The weakening influence of the Concert of Vienna in 1815 and the growing European Nationalism and Imperialism were the two causes of World War I.  The peace established by Europeans after the Napoleonic Wars lasted for almost exactly a century, but during that time, the various nations of Europe were all in a race to establish national sovereignty, which unfortunately included the establishment of colonies around the world.  The constant clash between colonies led to the inevitable clash between the European mother countries.
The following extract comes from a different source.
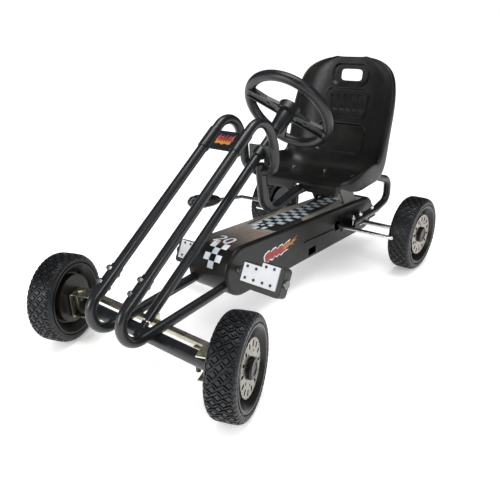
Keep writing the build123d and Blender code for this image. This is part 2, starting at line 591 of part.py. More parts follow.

Assassinating the Archduke was Serbia's attempt to break away from Austria, which was the final event that brought the major powers to a standoff, the so-called "spark in the powder keg."

pohnpei397's profile pic

pohnpei397 | College Teacher | (Level 3) Distinguished Educator

Posted on

Behind even what Post 2 is talking about, we need to look at the fact that countries seem to desire power and to fear what others might do to them.  They are trying to make themselves stronger (as with Bismarck) and these actions make other countries afraid.  This leads to a spiral effect where Germany, for example, tries to get stronger which frightens Britain and makes them get stronger, which in turn frightens Germany....  This sort of a spiral helped cause the war.

rrteacher's profile pic

rrteacher | College Teacher | (Level 2) Educator Emeritus

Posted on

I agree, many of the long term causes had been almost 50 years in the making. Even the famed alliance systems, which ensured that the conflict in the Balkans would become a wider European war, had their roots in diplomatic maneuvers by Otto von Bismarck that were aimed at avoiding a Franco-Russian alliance. Obviously the issue of nationalism within the Austro-Hungarian Empire was not a new one, and the roots of Anglo-German competition, especially naval competition, went well back into the nineteenth century. Events as cataclysmic as WWI seldom have simple causes.